Domenico Giani (born 16 August 1962) is an Italian ex-police officer and security expert. He was the Inspector General of the Corpo della Gendarmeria, the police and security force of Vatican City.

==Biography==

Giani was born on 16 August 1962 in Arezzo, Italy.

He graduated with honours in pedagogy from the Faculty of Education of the University of Siena, and he served as a non-commissioned officer and as an officer of the Guardia di Finanza. Then he worked in the Intelligence and Democratic Security Service, part of the Italian Intelligence Service.

In 1999, Domenico Giani became the deputy to Camillo Cibin, longtime chief of the Vatican's police force, then known as the Security Corps of Vatican City State. He became its head on 3 June 2006, when it was known as the Corpo della Gendarmeria. He headed a unit of 130 military-trained policemen.

Giani tackled Susanna Maiolo twice in two separate attacks on Pope Benedict during Christmas Eve Midnight Mass at St. Peter's Basilica in 2008 and 2009.

Under his command, the Vatican City State became part of Interpol at the general assembly held in St. Petersburg on 7 October 2008. The Vatican was represented by Giani and Monsignor Renato Boccardo, Secretary General of the Governorate of the Vatican City State. Giani was involved in 2013 in the interceptions concerning Monsignor Nunzio Scarano.

In early October 2019, at the request of the IOR, Pope Francis authorised the Gendarmerie to raid the offices of the Sostituto within the State Department as part of an investigation into financial irregularities related to a failed London real estate deal. Giani then authored an internal flyer that named and pictured five Vatican employees who were suspended as part of that investigation. That flyer was leaked to the Italian weekly magazine L'Espresso, which published it.
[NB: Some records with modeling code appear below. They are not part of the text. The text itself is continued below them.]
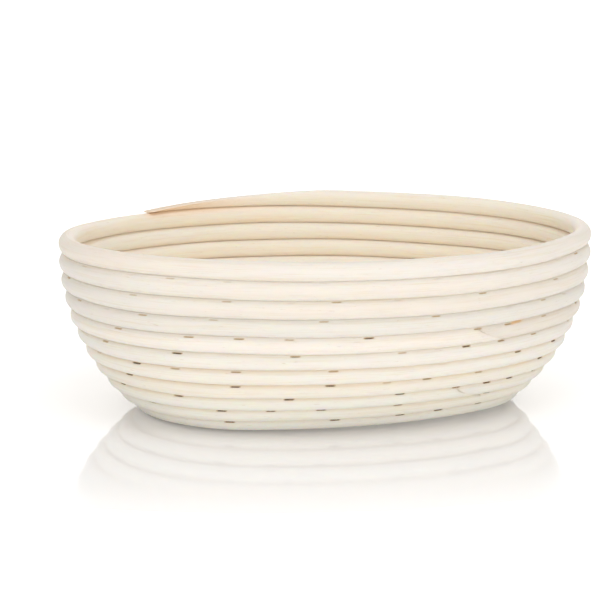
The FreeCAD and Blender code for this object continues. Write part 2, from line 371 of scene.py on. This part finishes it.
def openness(row, turn):
    """How open the slot of a staple is: mostly closed over at the rim, open near the foot, where painted
    shade makes it dark.
    """
    if row == 0:
        return RIM_OPENNESS
    chance = random.Random(int(turn * 10000))
    open_share = LEAST_OPENNESS + OPENNESS_PER_ROW * row + chance.gauss(0, OPENNESS_SPREAD)
    return min(max(open_share, LEAST_OPENNESS), 1.0)


def column_angles():
    """Angles round the section, close together where the staples sit on each side."""
    half = []
    first = math.degrees(STAPLE_TILT) - FINE_HALF_SPAN
    angle = first
    while angle < first + 180 - 0.4 * COARSE_ANGLE:
        half.append(angle)
        fine = angle < math.degrees(STAPLE_TILT) + FINE_HALF_SPAN
        angle += FINE_ANGLE if fine else COARSE_ANGLE
    return np.radians(np.array(half + [angle + 180 for angle in half]))


def row_runs(first, last, staple_runs):
    """Distances of the mesh's rings, close together at the staples."""
    runs = [first]
    near = np.sort(np.array(staple_runs))
    while runs[-1] < last - 0.5 * FINE_STEP:
        distance = np.min(np.abs(near - runs[-1])) if len(near) else 1.0
        step = FINE_STEP if distance < FINE_REACH else COARSE_STEP
        runs.append(min(runs[-1] + step, last))
    return np.array(runs)


def apart(angles, angle):
    """Signed difference between angles, from -pi to pi."""
    return (angles - angle + math.pi) % (2 * math.pi) - math.pi


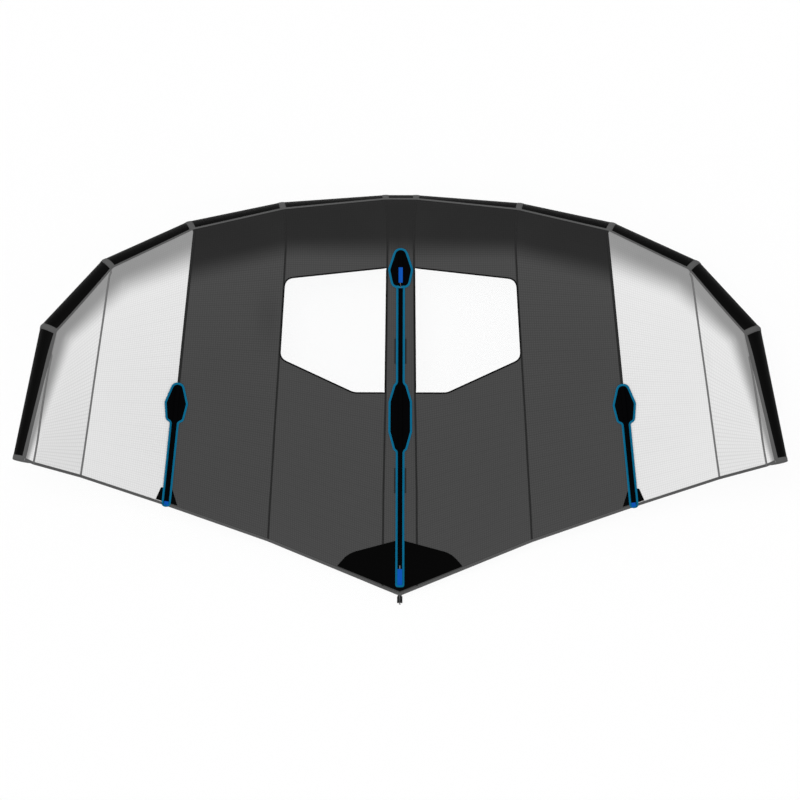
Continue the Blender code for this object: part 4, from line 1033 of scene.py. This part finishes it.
def canopy_sheet(name, first, last, finish, node, wall=CLOTH):
    """One sewn panel between two stations, with the flat size it is cut to and its area."""
    columns = max(4, round(abs(last - first) * SHEET_COLUMNS))
    middle = column_lengths((first + last) / 2)

    def place(u, v, rise):
        return signed_point(round(lerp(first, last, u), 6), ROWS * v, CLOTH + rise)

    def measure(u, v):
        left = signed_point(first, ROWS * v)
        right = signed_point(last, ROWS * v)
        reach = (place(u, v, 0.0) - left).length
        return reach - (right - left).length / 2, middle[round(v * SHEET_ROWS)]

    def shade(u, v):
        point = place(u, v, 0.0)
        # the second value is the strength of the painted shade of two faint folds
        return behind_tube(point), painted_fold_shade(point)

    bm = mapped(columns, SHEET_ROWS, place, measure, shade_of=shade)
    bmesh.ops.remove_doubles(bm, verts=bm.verts, dist=0.00001)
    area = sum(face.calc_area() for face in bm.faces)
    widths = [(signed_point(first, ROWS * t / 8) - signed_point(last, ROWS * t / 8)).length for t in range(9)]
    longest = max(column_lengths(first)[-1], middle[-1], column_lengths(last)[-1])
    piece = finish_piece(name, bm, finish, (node,), wall=wall)
    return piece, (max(widths), longest), area


def declare_sheet(piece, flat, area):
    """Works out the width of a sheet's cut, widened where it would be smaller than the sheet's area, and
    keeps nothing of it.
    """
    width, length = flat
    width = max(width, area / length * 1.001)


def window_outline(side):
    """A window's rounded outline: its corners lie on the two seams, or this far from the middle."""
    corners = []
    for share, y in WINDOW_CORNERS:
        if share == 0.0:
            corners.append((seam_x(side, y) + side * WINDOW_MARGIN, y, 0.0))
        elif share == 1.0:
            corners.append((seam_x(2 * side, y) - side * WINDOW_MARGIN, y, 1.0))
        else:
            corners.append((share * side, y, 1.6))
    return rounded_outline(corners, WINDOW_ROUND)


def sheet_area(piece):
    """Upper area of a finished sheet: half of all its faces."""
    return sum(polygon.area for polygon in piece.data.polygons) / 2


def flat_tape(height):
    """Section of a sewn tape: its share of the half width and its height, lower at the edges."""
    edge, shoulder = height - 0.0006, height - 0.0001
    return ((-1.0, edge), (-0.8, shoulder), (0.0, height), (0.8, shoulder), (1.0, edge))


# Plain panels of each half: label, first and last station, and finish
PANELS = (("mid", 2, 3, "dark"), ("outer", 3, 4, "pale"), ("tip", 4, 6, "pale"))
FILM = 0.0005


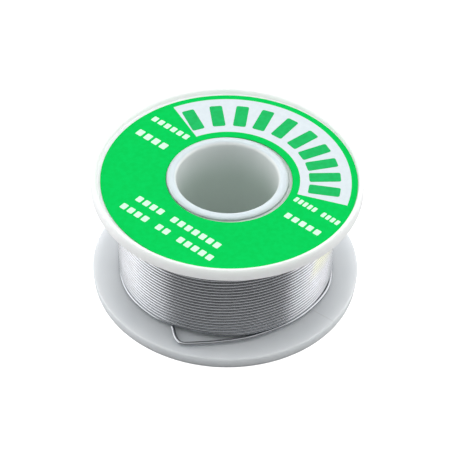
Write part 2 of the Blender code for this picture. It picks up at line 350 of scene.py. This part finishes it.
class Nodes:
    """A node tree, and short ways to add nodes to it."""

    def __init__(self, tree):
        self.tree = tree

    def feed(self, socket, value):
        if isinstance(value, bpy.types.NodeSocket):
            self.tree.links.new(value, socket)
        else:
            socket.default_value = value

    def node(self, kind, inputs=(), **settings):
        made = self.tree.nodes.new(kind)
        for key, value in settings.items():
            setattr(made, key, value)
        for key, value in dict(inputs).items():
            self.feed(made.inputs[key], value)
        return made

    def math(self, operation, a, b=0.0, c=0.0):
        return self.node("ShaderNodeMath", {0: a, 1: b, 2: c}, operation=operation).outputs[0]

    def times(self, a, b):
        return self.math("MULTIPLY", a, b)

    def parts(self, vector):
        return self.node("ShaderNodeSeparateXYZ", {0: vector}).outputs

    def ramp(self, value, low, high, from_value=0.0, to_value=1.0):
        """value's stretch from low to high, as from_value to to_value with soft ends."""
        inputs = {"Value": value, 1: low, 2: high, 3: from_value, 4: to_value}
        return self.node("ShaderNodeMapRange", inputs, interpolation_type="SMOOTHSTEP").outputs[0]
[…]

Though not associated with the leak, Giani resigned on 14 October to allow an impartial investigation to proceed. (Note: La Repubblica reported that Pope Francis was displeased with the way Giani had conducted his investigation, especially the searching of offices on 2 October, and the leak provided an excuse for a dismissal that Giani was expecting, though not expecting so quickly.) News coverage of his resignation resulted in additional dissemination of the names of those suspended. On 15 October, Pope Francis appointed Gianluca Gauzzi Broccoletti, who had served as Giani's deputy since 2018, to succeed him. The Pope also visited Giani, his wife, and one of their two children at their Vatican City home on the evening of 15 October to reiterate his appreciation for Giani's service. Cardinal Angelo Becciu criticized Giani for creating the leaked document; he said a leaflet identifying the accused with mug shots in the style of a wanted poster was excessive.